• Instructions for the task
Would you quote the material below in full and unchanged?

┌──

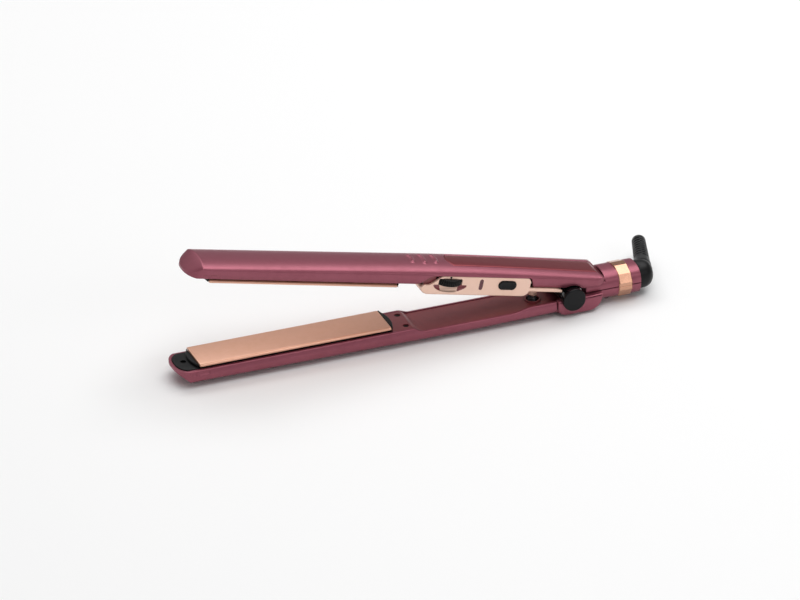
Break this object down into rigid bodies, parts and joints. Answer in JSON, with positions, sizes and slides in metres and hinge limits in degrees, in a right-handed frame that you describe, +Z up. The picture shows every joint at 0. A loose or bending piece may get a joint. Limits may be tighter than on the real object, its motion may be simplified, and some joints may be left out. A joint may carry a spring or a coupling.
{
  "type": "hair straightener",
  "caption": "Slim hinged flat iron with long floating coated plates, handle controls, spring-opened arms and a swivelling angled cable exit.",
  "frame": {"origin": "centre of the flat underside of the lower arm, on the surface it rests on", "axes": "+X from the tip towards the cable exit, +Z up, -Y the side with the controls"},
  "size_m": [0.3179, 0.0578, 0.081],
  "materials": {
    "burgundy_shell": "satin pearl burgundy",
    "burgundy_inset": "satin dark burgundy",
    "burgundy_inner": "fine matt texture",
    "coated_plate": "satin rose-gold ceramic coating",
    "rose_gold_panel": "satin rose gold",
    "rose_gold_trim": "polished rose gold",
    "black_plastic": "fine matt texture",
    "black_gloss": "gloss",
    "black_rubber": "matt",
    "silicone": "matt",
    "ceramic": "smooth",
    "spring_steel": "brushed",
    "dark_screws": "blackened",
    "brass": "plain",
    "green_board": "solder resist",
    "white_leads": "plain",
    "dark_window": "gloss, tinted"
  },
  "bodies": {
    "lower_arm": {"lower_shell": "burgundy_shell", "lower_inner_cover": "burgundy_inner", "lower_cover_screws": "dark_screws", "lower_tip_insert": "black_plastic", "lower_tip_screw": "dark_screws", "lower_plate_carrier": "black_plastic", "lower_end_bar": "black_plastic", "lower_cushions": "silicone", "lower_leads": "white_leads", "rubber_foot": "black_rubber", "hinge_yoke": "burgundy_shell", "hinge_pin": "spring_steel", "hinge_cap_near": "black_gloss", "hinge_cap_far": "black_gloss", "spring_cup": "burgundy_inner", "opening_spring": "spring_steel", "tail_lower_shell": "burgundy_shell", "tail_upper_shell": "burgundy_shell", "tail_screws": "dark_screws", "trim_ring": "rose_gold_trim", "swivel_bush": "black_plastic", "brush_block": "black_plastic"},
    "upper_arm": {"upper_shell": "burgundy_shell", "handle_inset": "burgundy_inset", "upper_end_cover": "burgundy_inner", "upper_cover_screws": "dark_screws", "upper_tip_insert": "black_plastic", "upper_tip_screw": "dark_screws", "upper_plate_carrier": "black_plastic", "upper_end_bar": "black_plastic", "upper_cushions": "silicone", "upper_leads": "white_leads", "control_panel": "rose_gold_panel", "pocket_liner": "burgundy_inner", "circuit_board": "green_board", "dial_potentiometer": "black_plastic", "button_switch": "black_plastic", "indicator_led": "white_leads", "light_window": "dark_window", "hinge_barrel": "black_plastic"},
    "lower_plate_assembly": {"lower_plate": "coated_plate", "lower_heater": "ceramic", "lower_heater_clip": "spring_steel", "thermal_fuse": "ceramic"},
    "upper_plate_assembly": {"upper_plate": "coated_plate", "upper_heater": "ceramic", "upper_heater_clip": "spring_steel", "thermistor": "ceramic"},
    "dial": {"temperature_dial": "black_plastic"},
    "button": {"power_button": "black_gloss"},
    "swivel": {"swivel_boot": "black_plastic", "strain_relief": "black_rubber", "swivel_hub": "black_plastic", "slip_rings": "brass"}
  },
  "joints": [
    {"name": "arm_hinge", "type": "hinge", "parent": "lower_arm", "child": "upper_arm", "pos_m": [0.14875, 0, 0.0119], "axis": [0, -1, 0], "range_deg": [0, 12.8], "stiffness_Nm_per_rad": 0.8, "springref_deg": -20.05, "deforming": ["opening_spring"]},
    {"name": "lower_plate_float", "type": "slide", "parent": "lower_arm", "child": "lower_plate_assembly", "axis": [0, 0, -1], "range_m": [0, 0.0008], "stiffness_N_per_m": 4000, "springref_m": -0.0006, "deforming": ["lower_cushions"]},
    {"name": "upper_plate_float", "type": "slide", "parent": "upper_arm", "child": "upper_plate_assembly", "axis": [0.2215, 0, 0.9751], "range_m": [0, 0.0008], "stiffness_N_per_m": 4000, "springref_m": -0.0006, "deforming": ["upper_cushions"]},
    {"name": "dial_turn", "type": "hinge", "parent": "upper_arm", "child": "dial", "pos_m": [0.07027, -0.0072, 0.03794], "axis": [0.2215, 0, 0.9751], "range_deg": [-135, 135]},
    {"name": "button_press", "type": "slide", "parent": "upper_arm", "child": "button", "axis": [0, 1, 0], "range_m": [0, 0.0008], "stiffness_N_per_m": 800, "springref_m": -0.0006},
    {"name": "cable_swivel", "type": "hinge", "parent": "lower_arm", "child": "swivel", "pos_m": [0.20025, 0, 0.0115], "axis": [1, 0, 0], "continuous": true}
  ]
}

└──

• The result
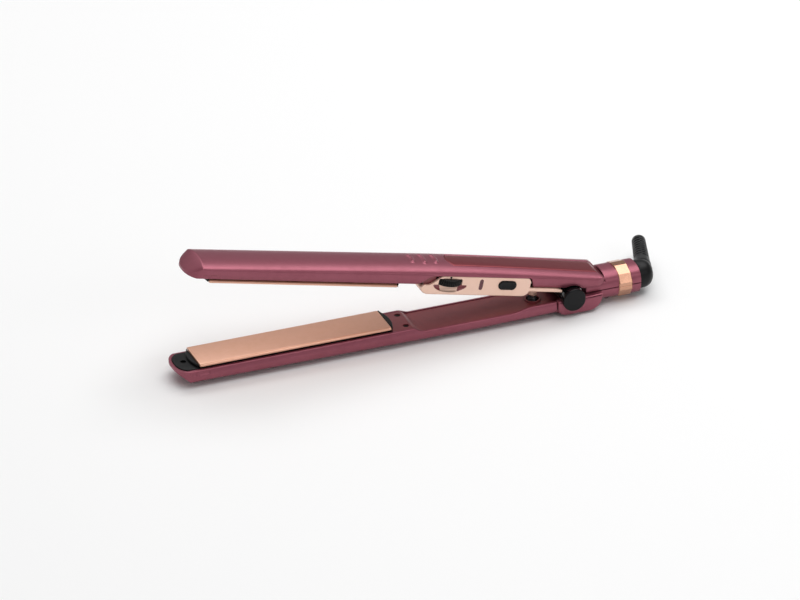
Break this object down into rigid bodies, parts and joints. Answer in JSON, with positions, sizes and slides in metres and hinge limits in degrees, in a right-handed frame that you describe, +Z up. The picture shows every joint at 0. A loose or bending piece may get a joint. Limits may be tighter than on the real object, its motion may be simplified, and some joints may be left out. A joint may carry a spring or a coupling.
{
  "type": "hair straightener",
  "caption": "Slim hinged flat iron with long floating coated plates, handle controls, spring-opened arms and a swivelling angled cable exit.",
  "frame": {"origin": "centre of the flat underside of the lower arm, on the surface it rests on", "axes": "+X from the tip towards the cable exit, +Z up, -Y the side with the controls"},
  "size_m": [0.3179, 0.0578, 0.081],
  "materials": {
    "burgundy_shell": "satin pearl burgundy",
    "burgundy_inset": "satin dark burgundy",
    "burgundy_inner": "fine matt texture",
    "coated_plate": "satin rose-gold ceramic coating",
    "rose_gold_panel": "satin rose gold",
    "rose_gold_trim": "polished rose gold",
    "black_plastic": "fine matt texture",
    "black_gloss": "gloss",
    "black_rubber": "matt",
    "silicone": "matt",
    "ceramic": "smooth",
    "spring_steel": "brushed",
    "dark_screws": "blackened",
    "brass": "plain",
    "green_board": "solder resist",
    "white_leads": "plain",
    "dark_window": "gloss, tinted"
  },
  "bodies": {
    "lower_arm": {"lower_shell": "burgundy_shell", "lower_inner_cover": "burgundy_inner", "lower_cover_screws": "dark_screws", "lower_tip_insert": "black_plastic", "lower_tip_screw": "dark_screws", "lower_plate_carrier": "black_plastic", "lower_end_bar": "black_plastic", "lower_cushions": "silicone", "lower_leads": "white_leads", "rubber_foot": "black_rubber", "hinge_yoke": "burgundy_shell", "hinge_pin": "spring_steel", "hinge_cap_near": "black_gloss", "hinge_cap_far": "black_gloss", "spring_cup": "burgundy_inner", "opening_spring": "spring_steel", "tail_lower_shell": "burgundy_shell", "tail_upper_shell": "burgundy_shell", "tail_screws": "dark_screws", "trim_ring": "rose_gold_trim", "swivel_bush": "black_plastic", "brush_block": "black_plastic"},
    "upper_arm": {"upper_shell": "burgundy_shell", "handle_inset": "burgundy_inset", "upper_end_cover": "burgundy_inner", "upper_cover_screws": "dark_screws", "upper_tip_insert": "black_plastic", "upper_tip_screw": "dark_screws", "upper_plate_carrier": "black_plastic", "upper_end_bar": "black_plastic", "upper_cushions": "silicone", "upper_leads": "white_leads", "control_panel": "rose_gold_panel", "pocket_liner": "burgundy_inner", "circuit_board": "green_board", "dial_potentiometer": "black_plastic", "button_switch": "black_plastic", "indicator_led": "white_leads", "light_window": "dark_window", "hinge_barrel": "black_plastic"},
    "lower_plate_assembly": {"lower_plate": "coated_plate", "lower_heater": "ceramic", "lower_heater_clip": "spring_steel", "thermal_fuse": "ceramic"},
    "upper_plate_assembly": {"upper_plate": "coated_plate", "upper_heater": "ceramic", "upper_heater_clip": "spring_steel", "thermistor": "ceramic"},
    "dial": {"temperature_dial": "black_plastic"},
    "button": {"power_button": "black_gloss"},
    "swivel": {"swivel_boot": "black_plastic", "strain_relief": "black_rubber", "swivel_hub": "black_plastic", "slip_rings": "brass"}
  },
  "joints": [
    {"name": "arm_hinge", "type": "hinge", "parent": "lower_arm", "child": "upper_arm", "pos_m": [0.14875, 0, 0.0119], "axis": [0, -1, 0], "range_deg": [0, 12.8], "stiffness_Nm_per_rad": 0.8, "springref_deg": -20.05, "deforming": ["opening_spring"]},
    {"name": "lower_plate_float", "type": "slide", "parent": "lower_arm", "child": "lower_plate_assembly", "axis": [0, 0, -1], "range_m": [0, 0.0008], "stiffness_N_per_m": 4000, "springref_m": -0.0006, "deforming": ["lower_cushions"]},
    {"name": "upper_plate_float", "type": "slide", "parent": "upper_arm", "child": "upper_plate_assembly", "axis": [0.2215, 0, 0.9751], "range_m": [0, 0.0008], "stiffness_N_per_m": 4000, "springref_m": -0.0006, "deforming": ["upper_cushions"]},
    {"name": "dial_turn", "type": "hinge", "parent": "upper_arm", "child": "dial", "pos_m": [0.07027, -0.0072, 0.03794], "axis": [0.2215, 0, 0.9751], "range_deg": [-135, 135]},
    {"name": "button_press", "type": "slide", "parent": "upper_arm", "child": "button", "axis": [0, 1, 0], "range_m": [0, 0.0008], "stiffness_N_per_m": 800, "springref_m": -0.0006},
    {"name": "cable_swivel", "type": "hinge", "parent": "lower_arm", "child": "swivel", "pos_m": [0.20025, 0, 0.0115], "axis": [1, 0, 0], "continuous": true}
  ]
}